Alors il produit toute une série d’annonces élégantes qui
« s’arrachent » comme « Médée ».
Dans cette
affiche, tout concourt à l’efficacité du message : le lettrage rappelle la Grèce, lieu d’une passion
brûlante où la rivale, terrassée, gît aux pieds de la barbare assassine.
« La
Samaritaine » d’Edmond Rostand entourée de
caractères évoquant la culture juive est gracieuse sous son immense chevelure
traçant des courbes et des contre courbes affolantes.

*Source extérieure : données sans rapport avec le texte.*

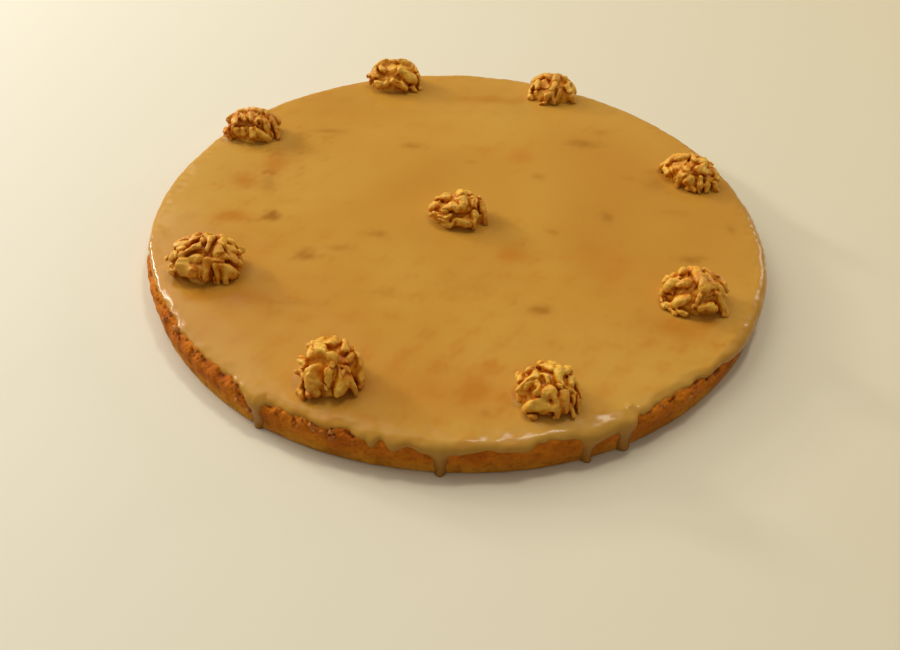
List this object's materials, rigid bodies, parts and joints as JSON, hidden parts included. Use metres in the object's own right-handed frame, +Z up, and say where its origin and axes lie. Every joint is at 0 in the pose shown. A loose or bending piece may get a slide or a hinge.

Après la tournée américaine de Sarah B., en collaboratrice
rousse qui joue dans « La dame aux camélias » où
les motifs floraux vont de soi, comme une certaine langueur, il sera reconnu du
côté de New York comme « le plus grand
artiste décoratif du monde ».
« Salammbô »,
au milieu des fumées d’encens, la belle de Flaubert, dans Carthage
revisitée nous fait penser à Klimt.
Il a célébré exclusivement la femme, même
avec
« Lorenzaccio »,
puisque Sarah Bernard interprète le rôle.
Il partagea des moments pas tristes avec Gauguin.
Passionné d’occultisme, de spiritisme, de théosophie, il s’intéressa aussi aux
travaux de Charcot et de Freud et fut un franc-maçon assidu. Il a exposé avec la Sécession viennoise. Mackintosh et les préraphaélites l’ont inspiré.
C’est dans son atelier, en tant qu’ami des frères Lumière et de Léon Gaumont,
qu’eut lieu la première expérience cinématographique au monde !
Si les couleurs émeraude et roux s’accordent dans la
publicité du « Lance- parfum Rodo », les volutes et les boucles de la
jeune femme se pâmant sous l’effet de ce qui est contenu dans le papier
cigarette étaient vouées à « Job ».
Les bières de la
Meuse, des imprimeurs, le PLM, le chocolat Idéal, Nestlé, les
cycles Perfecta, des champagnes, bénéficient de son talent, et les petits
beurres Lefèvre Utile
« Je ne
trouve rien de meilleur qu'un Petit LU, oh
si ! Deux petits LU. ». Sarah Bernhardt
Arabesques entrelacées, étoffes soyeuses, ses décors épurés
recèlent des motifs signifiants et le halo qui entoure ses modèles sensuels
identifie facilement un style.
Ainsi, les
fruits généreux de la nature s’étalent sur les palissades des chantiers du
Paris de la « Belle époque ». Il décore menus, cartes postales,
emballages, papier à en-tête, calendriers, la façade et l’intérieur du magasin
du bijoutier
Fouquet avec qui il collabora depuis un serpent enroulé au bras
de Médée. La boutique est visible aujourd’hui au musée Carnavalet.
Il réalise
un répertoire des formes à exploiter
dans les arts décoratifs et met en images « Le
Pater » dans un livre ambitieux. Cet élan spirituel chargé de références maçoniques traduit
la lente ascension de l’homme vers l’idéal.
A l’occasion de l’exposition universelle de1900, il réalise
une fresque pour le pavillon de la Bosnie-Herzégovine
où le tilleul et le faucon, symboles slaves, sont présents ainsi que le
tabac allégorie de la liberté.
Lorsqu’il est revenu au pays pour trente ans, il n’est pas
accueilli à bras ouverts. Après un séjour aux States, le millionnaire Charles
Crane finance son œuvre colossale « L’épopée
slave » composée de 20 toiles de 6m X 8m.
« Bourgeois décadent » pour les communistes,
« judéophile » et « franc-maçon » pour les nazis, il a
tenté de sortir de son image trop liée au commerce, pourtant ce soir nous avons
mieux fait connaissance avec un artiste profond parfois sombre.
La diversité
des supports de sa virtuosité peut d’ailleurs souligner la richesse de son
parcours ainsi le « Vitrail de la cathédrale Saint Guy » à Prague.